Jamie Takamura doesn’t have a favorite teacher from childhood. She has several. She remembers her not-so-great teachers, too. And she sees all of those experiences as valuable lessons for her as an educator, as the curriculum coordinator for Red Hill Elementary and as a mentor to other teachers entering the profession.


It was in looking back on her own experiences in school that she realized the teachers who really had a positive impression on her, who influenced her, were able to create a safe space in their classrooms. “They support all the students in the classroom,” she says. “They’re not just teaching to one student.”


Takamura, who attended Hawai‘i public schools from kindergarten to 12th grade and graduated from the University of Hawai‘i, took that lesson and applied it to her own teaching philosophy. Her approach to teaching, she says, is all about relationships. “Once you have that safe culture, you can start getting them prepared, as a student, as a person. You are like their parent at school. You’re that adult who spends as much time with them as their parents do at home. You are a big influence.”


The impact teachers have on kids keeps Takamura going. And it’s why she sees incredible value in the new, tougher national Common Core standards, which have dramatically transformed curricula for public-school students statewide. Students will be tested on the new standards for the first time this year, and many schools are worried about how kids will perform. Takamura, though, sees the higher standards as an opportunity. Holding kids to that higher bar, she says, is the right thing to do. “We need to prepare our students for college and career,” she says. “And we want to set the stepping stones from when they are in kindergarten.”




David Huitt, Kealakehe High

David Huitt doesn’t believe history classes should just be places to learn about the past. He says his role is to help students see the connections between what has happened, what is happening and what could happen. He wants history to be relevant, he says, to be personal. “I try to help them find meaning,” he says. “At the heart of it is helping our students become talented and skilled, caring and compassionate people who are giving back to their community.”


Huitt says he always knew he wanted to teach history. He grew up on Hawai‘i Island, got his bachelor’s degree in history and started teaching in 1994. He still loves what he does—something he realizes not all teachers can say. And he wants his students to love their careers, too. He tells them, “If you love what you do, it’s not a chore. You still have that inner enthusiasm because it speaks to your heart.”


That’s not to say Huitt doesn’t have days when he feels he could throw in the towel. Lots of teachers find themselves in that bad place, he says, because they’re “feeling pretty beat up right now.” They’re held responsible for things outside of their control; they’re blamed for problems they couldn’t possibly fix. To really improve public schools, Huitt says, teachers have to be seen as part of the solution—and the policymakers, community members and students have to realize they have a big role to play, too. “It takes all of us,” he says.
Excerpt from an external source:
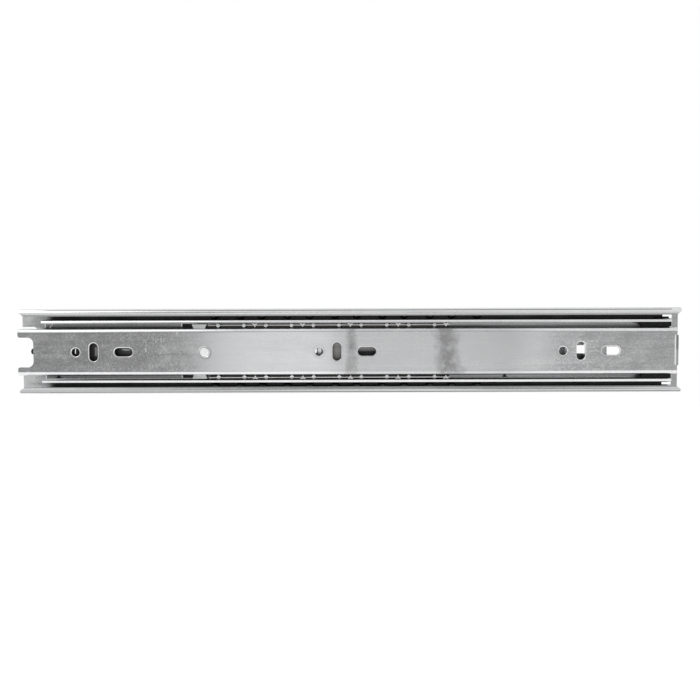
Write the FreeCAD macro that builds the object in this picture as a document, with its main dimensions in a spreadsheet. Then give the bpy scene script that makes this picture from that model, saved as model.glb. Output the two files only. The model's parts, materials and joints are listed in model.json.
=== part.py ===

SEE ALSO: How Did Hawai‘i’s Public Schools Rank in 2015?



Anthony Kamaka‘eu Williams, Pā‘ia Elementary

Anthony Kamaka‘eu Williams is a Hawaiian-language-immersion fourth-grade teacher. He’s also a Hawaiian-language-immersion coach and mentor, and a kumu hula. He says to really ensure the Hawaiian language is vibrant and alive, his students can’t just speak it in the classroom: They have to encounter it in extracurricular activities. They have to hear it when they run into him at the grocery store, or when they see him with his family at the beach. “We have to develop Hawaiian-language environments outside the classroom,” he says. “It’s not only about school language.”


Helping Hawaiian-language education thrive is Williams’ biggest focus when he thinks about what it will take to build a school system that truly meets the needs of all students. He also wants to see a more robust Hawaiian-language program, and the development of a Common Core curriculum in Hawaiian. And he’d like others to learn from the lessons that the state’s Hawaiian language program offers. For one, he says, school can’t just be about stuff in books. Hawaiian language immersion stresses Hawaiian values, and the relevancy of learning. “We teach kids about making the pono choices,” he says. “It’s easy to do the bad thing, but it’s hard to think about it and make the right choice.”


Williams credits his first male role model—his fourth-grade teacher—with showing him the possibilities of education. Ronald Kato at Lunalilo Elementary School, Williams says, “helped me understand who I am.” Williams went back to Lunalilo several years ago to see him, but Kato had since left and Williams hasn’t been able to find him. If you’re out there, Mr. Kato, one of your former students wants to say thanks.




Marly Madayag, Kalāheo Elementary

Marly Madayag is a little breathless when she answers the phone. “Ugh, you want to know what it’s like to be a teacher?” she asks. “I just killed a 6-inch centipede in my classroom with a rolling pin.” She laughs. They don’t teach you how to handle that in teacher’s college.


Madayag is a veteran teacher—she’s been teaching so long she has to think a little while before she can recall when she started. After a moment, she says, “1992.” She was fresh out of school and not quite sure how she was going to handle the classroom full of kids she’d be in charge of over the year.


She says she quickly realized that teaching isn’t just about lesson planning and parent conferences. It’s about passion and connections, about making sure kids know you care. Madayag is a teacher who doesn’t just want to meet her students, she wants to meet the kids in her classroom—the whole child. So she’ll go to their games to cheer them on; she’ll watch them shoot hoops. She teaches drama after school to help kids express themselves in new ways.


One year, she struggled for months to get through to one of her students. He just kept falling behind. Nothing she tried worked. Then, she went to one of his baseball games. “He couldn’t write, but, man, could he catch a ball,” she says. The experience drove home for her that every kid has talents, even when it’s hard to see those talents in the classroom.